Funes established his headquarters in the village of Jupi north of Gubat in the 1900 but later moved the headquarters farther to his hometown in Bulusan on the shoulders of Bulusan Volcano, after a crushing defeat of his men led by Valentin San Miguel.
“Betrayed by a collaborator, San Miguel and his valiant soldiers were slaughtered by the American troops,” Dery noted.
Funes finally surrendered to American colonizers on Feb. 22, 1901. But two of his men, Francisco de la Cruz and Antonio Colache, revived the guerrilla resistance, mobilizing about 400 men and women. They included Margarita Fullio and Catalina Purical, Esteban Diño, Francisco Estipona and Pablo Encinares.
The resistance did not last long and the people behind it gave in to the pressure of “military campaigns and reconcentration of the inhabitants.”

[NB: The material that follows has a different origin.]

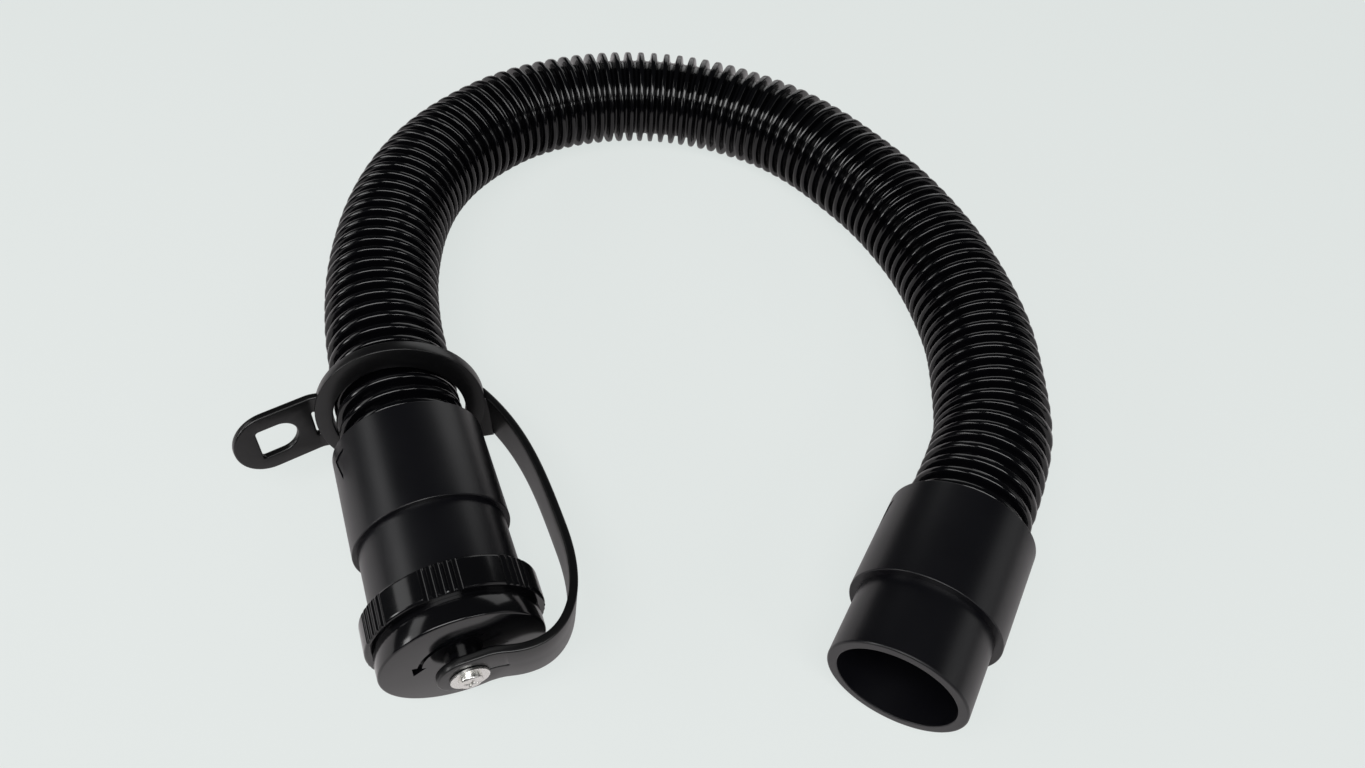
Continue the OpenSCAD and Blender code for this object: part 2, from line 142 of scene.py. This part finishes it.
def finished(bm, name, place, shade=40):
    """The bmesh, in millimetres about an end, becomes an object at the origin."""
    bmesh.ops.transform(bm, matrix=place, verts=bm.verts)
    mesh = bpy.data.meshes.new(name)
    bm.to_mesh(mesh)
    bm.free()
    piece = bpy.data.objects.new(name, mesh)
    bpy.context.scene.collection.objects.link(piece)
    mesh.shade_smooth()
    mesh.set_sharp_from_angle(angle=math.radians(shade))
    print(name, len(mesh.polygons), "faces")
    return piece


def turned(profile, steps=96):
    """A closed profile of (radius, station) pairs is spun into a solid of revolution."""
    bm = bmesh.new()
    verts = [bm.verts.new((r, 0, s)) for r, s in profile]
    edges = [bm.edges.new((a, b)) for a, b in zip(verts, verts[1:] + verts[:1])]
    bmesh.ops.spin(
        bm, geom=verts + edges, axis=(0, 0, 1), cent=(0, 0, 0), angle=2 * math.pi,
        steps=steps, use_merge=True, use_duplicate=False,
    )
    bmesh.ops.remove_doubles(bm, verts=bm.verts, dist=1e-4)
    bmesh.ops.recalc_face_normals(bm, faces=bm.faces)
    return bm


def corner(x, y, r, start, end, n=5):
    """Points of a rounded corner."""
    return [
        (x + r * math.cos(math.radians(a)), y + r * math.sin(math.radians(a)))
        for a in np.linspace(start, end, n)
    ]


# %% [markdown]
# ## The hose
#
# A drain hose of this kind is a thin rubber wall with close rings blown outwards, so that it
# bends without closing up. A straight hose is spun from one long ribbed line first. Then
# each of its points is carried to the same station along the route. That keeps every rib
# square to the hose, also in the tight end of the bend.

# %% The hose's route
HOSE_R = 23.5
GROOVE_R = 19.1
BORE_R = 18.0
RIB_PITCH = 6.5
ROUTE = [
    [-107.5, 71.5, 6.7], [-114.5, 88, 6.2], [-122, 111, 5.4], [-127, 136, 4.3], [-129, 161, 3.2],
    [-127, 186, 2.1], [-120, 210, 1.2], [-108, 232, 0.5], [-92, 251, 0.2], [-71, 266, 0.1],
    [-48, 276, 0.1], [-24, 281, 0.1], [1, 281, 0.1], [25, 276, 0.1], [48, 267, 0.1],
    [69, 253, 0.1], [87, 236, 0.1], [104, 217, 0.1], [118, 196, 0.1], [129, 174, 0.3],
    [137, 150, 0.8], [142, 126, 1.4], [143, 101, 2.2], [142, 75, 3.1], [138, 59, 3.6],
]
STRAIGHT = [0, 16, 32, 48]


def on_axis(end, station):
    yaw = math.radians(end["yaw"])
    return np.array(end["at"]) + station * np.array([math.sin(yaw), math.cos(yaw), 0])


knots = np.array(
    [on_axis(DRAIN, MOUTH_AT + HOSE_IN_CUFF + s) for s in STRAIGHT]
    + [[x, y, HOSE_R + rise] for x, y, rise in ROUTE]
    + [on_axis(MACHINE, HOSE_IN_CUFF + s) for s in reversed(STRAIGHT)]
)
knots = np.vstack([2 * knots[:1] - knots[1:2], knots, 2 * knots[-1:] - knots[-2:-1]])
fine = []
for a, b, c, d in zip(knots, knots[1:], knots[2:], knots[3:]):
    for t in np.arange(0, 1, 1 / 40):
        fine.append(
            0.5 * (2 * b + (c - a) * t + (2 * a - 5 * b + 4 * c - d) * t**2
                   + (3 * b - a - 3 * c + d) * t**3)
        )
route = np.array(fine + [knots[-2]])
stations = np.concatenate([[0], np.cumsum(np.linalg.norm(np.diff(route, axis=0), axis=1))])
HOSE_LENGTH = stations[-1]
RIBS = round(HOSE_LENGTH / RIB_PITCH)
PITCH = HOSE_LENGTH / RIBS
print("hose", round(HOSE_LENGTH, 1), "mm,", RIBS, "ribs")


def along(s):
    return np.array([np.interp(s, stations, route[:, k]) for k in range(3)])


def hose_frame(s):
    """Point, side and up at a station, with the tangent taken over 2 mm."""
    tangent = along(min(s + 1, HOSE_LENGTH)) - along(max(s - 1, 0))
    tangent /= np.linalg.norm(tangent)
    side = np.cross(tangent, [0, 0, 1])
    side /= np.linalg.norm(side)
    return along(s), side, np.cross(side, tangent)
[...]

With the new colonizers, the people of Gubat embraced the American education through the first American teacher in the person of a certain Sergeant Daly, commanding officer of the American troops in Gubat.
Dery said two Thomasites (American teachers aboard USAT Thomas who reestablished the public education system in the Philippines)—Clarence McDonald and Glenn W. Caulkins—replaced Daly in continuing the educational instructions to the pupils of the town on Oct. 7, 1901, three days after their arrival.